On the big screen, Moss has completed production on four films: High-Rise, a film directed by Ben Wheatley also starring Tom Hiddleston, Sienna Miller and Jeremy Irons; the dramaMeadowland, directed by Reed Morano and starring Olivia Wilde and Luke Wilson, which will make its world premiere at the Tribeca Film Festival; Queen of the Earth , the psychological thriller written and directed by Alex Ross Perry and premiered to stellar reviews at the Berlin International Film Festival; and Truth, in which she stars opposite Robert Redford and Cate Blanchett in the political drama about the scandal that erupted after Dan Rather reported on 60 Minutes II that George W. Bush had gotten preferential treatment that put him in the National Guard to avoid the Vietnam War draft.

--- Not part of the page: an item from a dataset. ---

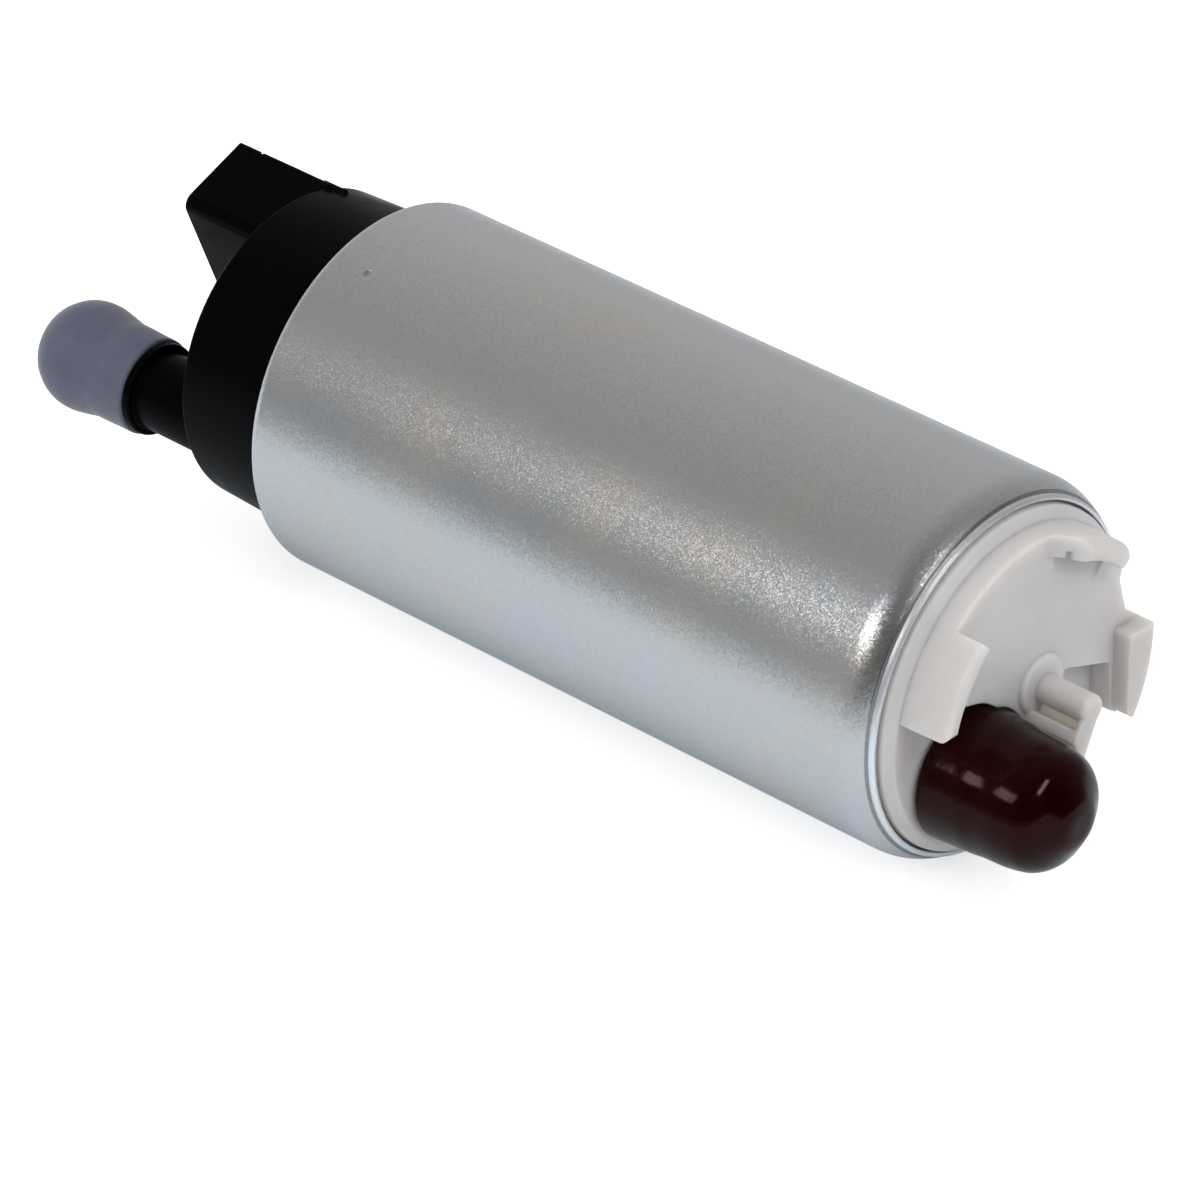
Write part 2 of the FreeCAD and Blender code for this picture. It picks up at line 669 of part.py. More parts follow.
def inlet_plate():
    body = lathe([(ROTOR_X1, 0), (ROTOR_X1, PLATE_R, 0.2), (FLANGE_X, PLATE_R, 0.2), (FLANGE_X, 0)])
    body = body.cut(cyl(2.6, ROTOR_X1 - 1, SHAFT_X1 + 0.3))
    body = body.cut(port(ROTOR_X1 - 1, FLANGE_X + 1, -150, -30))
    for c in DOWEL_CLOCK:
        body = body.cut(cyl(DOWEL_R, ROTOR_X1 - 1, FLANGE_X - 0.4, at(DOWEL_AT, c)))
    return body


def dowels():
    x0, x1 = ROTOR_X0 - 1.1, FLANGE_X - 0.5
    pins = []
    for c in DOWEL_CLOCK:
        pins.append(lathe([(x0, 0), (x0, DOWEL_R, 0.2), (x1, DOWEL_R, 0.2), (x1, 0)], at(DOWEL_AT, c)))
    return Part.makeCompound(pins)


# inlet end

def rim_piece(points, plan):
    """Part of a turned ring, cut out along a plan outline seen along X."""
    return lathe(points).common(prism(plan, SHOULDER_X - 2, 50))


def inlet_tabs():
    """Three upright pieces of the boss's rim; the second is a hook with an inward lip."""
    low = BOSS_X - 1.5
    left = rim_piece(
        [(low, 14.9), (46.0, 14.9, 0.35), (46.0, BOSS_R, 0.55), (low, BOSS_R)],
        [(-11.5, 3.3), (-18, 3.3), at(20, -60), at(16.9, -42.5) + (0.5,), at(13, -42.5)])
    # its lower end is rounded off towards the top
    nose = rounded([(0, BOSS_X), (0.12, 46.05, 1.1), (3, 46.05), (3, 48), (-4, 48), (-4, BOSS_X)])
    upright = FreeCAD.Matrix(0, 1, 0, 0, 0, 0, 0, -18, 1, 0, 0, 3.3, 0, 0, 0, 1)
    nose = Part.Face(nose.transformGeometry(upright))
    left = left.cut(nose.extrude(V(0, 6, 0)))
    wall = rim_piece(
        [(low, 14.9), (45.6, 14.9, 0.1), (45.6, BOSS_R, 1.35), (low, BOSS_R)],
        [at(14, 6), at(18, 6), at(18, 26), at(17.1, 44.5) + (1.9,), at(14, 44.5)])
    # the hook's left end rises from the face in a soft S
    ramp = rounded([
        (-4, BOSS_X + 0.01), (0, BOSS_X + 0.01, 2.0), (2.7, 45.6, 1.6), (7, 45.6), (7, 48), (-4, 48)])
    crosswise = FreeCAD.Matrix(0, 1, 0, 0, 1, 0, 0, 0, 0, 0, 1, 13.5, 0, 0, 0, 1)
    ramp = Part.Face(ramp.transformGeometry(crosswise))
    lip = rim_piece(
        [(44.2, 14.1, 0.2), (45.6, 14.1, 0.5), (45.6, 15.0), (44.2, 15.0)],
        [at(15.0, 8), at(12.8, 8), at(12.6, 30), at(13.6, 44.5) + (0.7,), at(15.2, 44.5), at(15.9, 34),
         at(15.6, 20)])
    foot = rim_piece(
        [(low, 14.2), (45.6, 14.2, 0.3), (45.6, 15.2), (low, 15.2)],
        [at(13, 6), at(16, 6), at(16, 13), at(13, 13)])
    ramp = turned(ramp.extrude(V(0, 0, 5)), 8.7)
    wall = joined([wall, lip, foot]).cut(ramp)
    right = rim_piece(
        [(BOSS_X - 2.4, 5), (BOSS_X - 2.4, 16.4), (44.75, 16.4, 0.4), (44.75, 5)],
        [(12.65, 0.95, 0.4), (17.0, 0.7, 0.9), (19, -5), (17.5, -8.6), (13.4, -8.6, 0.5), (12.65, -8.0, 0.3)])
    return [left, wall, right]


def inlet_boss():
    disc = lathe([(SHOULDER_X - 1, 0), (SHOULDER_X - 1, BOSS_R), (BOSS_X, BOSS_R, 0.3), (BOSS_X, 0)])
    low = prism([
        (-18, 3.3), (-10.2, 3.3, 4), (-6.7, 2.2, 6), (-2.9, -0.8, 3), (0, -3.4), (5.3, -3.4),
        (5.0, 0.2, 0.4), (12.2, -2.6), (13.2, -20), (-18, -20)], SHOULDER_X, BOSS_X + 1)
    around = cyl(COVER_ROOM_R, SHOULDER_X, BOSS_X + 1, TUBE_YZ)
    step = prism([
        at(19, 54), at(16.0, 59) + (0.8,), at(14.55, 64.5) + (1,), at(14.35, 72) + (8,),
        at(14.5, 81) + (1,), at(16.3, 87.5), at(19, 90)], SHOULDER_X, BOSS_X + 1)
    # a shallow hollow under the hook, deepest at its left end and fading to the right
    wedge = lathe([(BOSS_X + 0.1, 11.4), (BOSS_X - 0.6, 14.9), (BOSS_X + 0.1, 14.9)])
    fade = prism([at(10, 12.5), at(16, 12.5), at(16, 48), at(10, 48)], BOSS_X - 0.7, BOSS_X + 1)
    fade.rotate(pt(BOSS_X, at(13, 48)), V(0, at(1, 30)[0], at(1, 30)[1]), -3.8)
    wedge = wedge.common(fade)
    side = sector(12.5, 18.0, 123.5, 180, SHOULDER_X, BOSS_X + 1)
    body = disc
    for c in (low, around, step, wedge, side):
        body = body.cut(c)
    return body


def web_point(along, across):
    """Point beside the post: along the web from the post's centre, and across it."""
    run = at(1, WEB_CLOCK)
    return (POST_YZ[0] + along * run[0] - across * run[1], POST_YZ[1] + along * run[1] + across * run[0])


def web():
    """Wall under the post with a foot along the cover, hollowed out on the left between the two."""
    outline = [(0.2, -0.5), (1.4, -1.0), (5.2, -1.0), (5.2, 1.7), (0.2, 1.0)]
    body = prism([web_point(a, b) for a, b in outline], SHOULDER_X - 0.5, POST_X - 0.05)
    pocket = [(0.4, -2.5), (2.5, -2.5), (2.25, 0.5), (0.4, 0.5)]
    body = body.cut(prism([web_point(a, b) + (0.2,) for a, b in pocket], BOSS_X + 0.5, POST_X - 0.6))
    return body.cut(cyl(COVER_ROOM_R - 0.05, SHOULDER_X, POST_X + 1, TUBE_YZ))


def inlet_housing():
    flange = lathe([
        (FLANGE_X, 0), (FLANGE_X, 18.3, 0.2), (36.95, 18.3), (37.93, 17.86), (37.93, NECK_R),
        (39.5, NECK_R, 0.5), (SHOULDER_X, SHOULDER_R - 0.15, 0.3), (SHOULDER_X, 0)])
    base = lathe([
        (BOSS_X - 2.5, 0), (BOSS_X - 2.5, 3.15), (BOSS_X + 0.5, 3.1, 0.45), (BOSS_X + 0.5, 0)], BASE_YZ)
    base = base.cut(cyl(COVER_ROOM_R, SHOULDER_X, BOSS_X + 2, TUBE_YZ))
    post = lathe([(SHOULDER_X, 0), (SHOULDER_X, POST_R), (POST_X, POST_R, 0.6), (POST_X, 0)], POST_YZ)
    stem = lathe([
        (SHOULDER_X - 0.5, 0), (SHOULDER_X - 0.5, 6.4), (SHOULDER_X + 0.08, 6.4), (SHOULDER_X + 0.1, TUBE_R),
        (TUBE_X1, TUBE_R, 0.5), (TUBE_X1, 0)], TUBE_YZ)
    body = joined([flange, inlet_boss(), base, post, web(), stem] + inlet_tabs())
    gallery = lathe([(FLANGE_X - 1, 0), (FLANGE_X - 1, 12.8), (38.3, 12.8, 0.8), (38.3, 0)])
    body = body.cut(gallery.common(box(FLANGE_X - 1, 39, -13.5, 0.5, -13.5, 13.5)))
    body = body.cut(cyl(TUBE_BORE_R, FLANGE_X - 1, TUBE_X1 + 1, TUBE_YZ))
    return body.removeSplitter()


def inlet_cap():
    x0, x1 = 40.47, 54.95
    out = lathe([(x0, 0), (x0, 7.02, 0.3), (52.37, 6.25, 4.24), (x1, 1.98, 3.5), (x1, 0)], TUBE_YZ)
    end = TUBE_X1 + 0.02
    bore = lathe([(x0 - 1, 0), (x0 - 1, TUBE_R + 0.03), (end, TUBE_R + 0.03, 0.4), (end, 0)], TUBE_YZ)
    return out.cut(bore)


def outlet_cap():
    x0, x1 = -76.35, COLLAR_X - 0.07
    out = lathe([
        (x0, 0), (x0, 5.85, 5.2), (-70.6, 5.85, 3.0), (-67.3, 5.26, 4.0), (x1, 5.17, 0.2), (x1, 0)], PIPE_YZ)
    return out.cut(lathe([
        (PIPE_TIP_X - 0.05, 0), (PIPE_TIP_X - 0.05, 4.4, 0.6), (x1 + 1, 4.4), (x1 + 1, 0)], PIPE_YZ))


save("shell", shell())
save("outlet_housing", outlet_housing())
save("blade_a", blade(BLADE_DOWN[0]))
save("blade_b", blade(BLADE_DOWN[1]))
save("housing_seal", housing_seal())
save("check_seat", check_seat())
save("check_poppet", check_poppet())
save("check_spring", check_spring())
save("relief_ball", relief_ball())
save("relief_plug", relief_plug())
save("relief_spring", relief_spring())
save("brush_holder", brush_holder())
for letter, clock in (("a", 0), ("b", 180)):
    save("brush_" + letter, turned(brush(), clock))
    save("brush_tube_" + letter, turned(brush_tube(), clock))
    save("brush_spring_" + letter, turned(brush_spring(), clock))
save("jumper_a", jumper(BLADE_DOWN[1], 1))
save("jumper_b", jumper(BLADE_DOWN[0], -1))
save("shaft", shaft())
save("lamination_stack", lamination_stack())
save("slot_insulator_a", slot_insulator(STACK_X0 - 0.8, STACK_X0, -21.0))
save("slot_insulator_b", slot_insulator(STACK_X1, STACK_X1 + 0.8, 21.9))
save("winding", winding())
save("commutator_core", commutator_core())
save("commutator", commutator())
save("outlet_bush", bush(HUB_X - 6, HUB_X, 4.0))
save("pump_bush", bush(PLATE_X0 - 1.6, ROTOR_X0, 4.0))
save("washer_a", tube(SHAFT_R + 0.01, 4.4, HUB_X + 0.1, HUB_X + 0.6))
save("washer_b", tube(SHAFT_R + 0.01, 4.4, 21.9, 22.4))
save("flux_ring", flux_ring())
save("magnet_a", magnet(0))
save("magnet_b", magnet(180))
save("magnet_clips", magnet_clips())
save("inner_rotor", inner_rotor())
save("outer_rotor", outer_rotor())
save("cam_ring", cam_ring())
save("port_plate", port_plate())
save("plate_seal", plate_seal())
save("inlet_plate", inlet_plate())
save("dowels", dowels())
save("inlet_housing", inlet_housing())
save("inlet_cap", inlet_cap())
save("outlet_cap", outlet_cap())
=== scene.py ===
import json
import bpy
import numpy as np
from mathutils import Matrix, Quaternion, Vector


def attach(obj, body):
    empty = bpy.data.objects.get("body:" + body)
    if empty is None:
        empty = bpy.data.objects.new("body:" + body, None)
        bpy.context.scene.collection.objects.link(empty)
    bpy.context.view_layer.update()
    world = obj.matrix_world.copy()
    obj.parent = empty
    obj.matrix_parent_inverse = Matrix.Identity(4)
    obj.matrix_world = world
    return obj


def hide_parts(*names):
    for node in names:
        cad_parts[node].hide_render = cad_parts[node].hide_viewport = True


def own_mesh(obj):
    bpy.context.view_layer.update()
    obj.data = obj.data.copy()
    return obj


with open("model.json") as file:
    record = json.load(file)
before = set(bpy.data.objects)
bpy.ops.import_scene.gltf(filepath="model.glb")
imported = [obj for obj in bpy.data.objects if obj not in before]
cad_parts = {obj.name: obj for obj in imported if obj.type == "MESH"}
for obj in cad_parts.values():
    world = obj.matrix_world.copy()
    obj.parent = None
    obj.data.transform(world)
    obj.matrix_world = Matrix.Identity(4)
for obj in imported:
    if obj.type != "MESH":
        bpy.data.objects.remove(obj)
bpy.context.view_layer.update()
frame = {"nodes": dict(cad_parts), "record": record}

MM = 0.001
FLOOR_Z = -19.5
FLOOR_HALF = 4000.0

# camera, fitted to the photograph: it looks along -back from a point given in millimetres
CAMERA_AZIMUTH = np.radians(42.03)
CAMERA_ELEVATION = np.radians(32.906)
CAMERA_DISTANCE = 696.5
CAMERA_RIGHT = -8.357
CAMERA_UP = -6.939
CAMERA_LENS = 216.0
SENSOR_WIDTH = 36.0

# lines that the two pull-off covers are turned about (mm)
INLET_TUBE_YZ = (-7.13, -6.02)
OUTLET_PIPE_YZ = (-10.54, -4.53)

# where the shell's rolled lips begin, along the pump axis (mm)
LIP_STEP_X = 38.4
OUTLET_LIP_X = -39.65

# springs (mm): each one's fixed end, the way from there to its free end, the side its wire starts on,
# (length, coil radius, wire radius, turns), the joint that shortens it and by how much at its limit
SPRINGS = {
    "check_spring": ((-58.0, *OUTLET_PIPE_YZ), (1, 0, 0), (0, 1, 0), (8.1, 2.55, 0.28, 4.5),
                     "check_poppet_slide", 1.8),
    "relief_spring": ((-50.9, -1.5, -12.0), (1, 0, 0), (0, 1, 0), (2.26, 1.35, 0.2, 2.5),
                      "relief_ball_slide", 0.88),
    "brush_spring_a": ((-27.0, 17.2, 0.0), (0, -1, 0), (-1, 0, 0), (3.8, 1.5, 0.2, 3.5),
                       "brush_a_slide", 1.5),
    "brush_spring_b": ((-27.0, -17.2, 0.0), (0, 1, 0), (-1, 0, 0), (3.8, 1.5, 0.2, 3.5),
                       "brush_b_slide", 1.5),
}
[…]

Moss's additional film credits include The One I Love, in which she starred with Mark Duplass (Sundance Film Festival 2014); Listen up Philip, directed by Alex Ross Perry and starring Jason Schwartzman (Sundance Film Festival 2014); Walter Salles's adaptation of the classic Jack Kerouac novel On the Road, Get Him to the Greek , The Missing Girl Interrupted ,Mumford, A Thousand Acres, and Virgin, for which she was nominated for an Independent Spirit Award for Best Actress.

Moss is currently starring in The Heidi Chronicles, a Broadway revival of Wendy Wassterstein's Pulitzer and Tony Award-winning play in which Moss plays the title character. Her additional theater credits include The Children's Hour in London's West End opposite Keira Knightley, the Broadway revival of David Mamet's Speed the Plow opposite William H Macy and her New York theater debut at the Atlantic Theater Company in Franny's Way.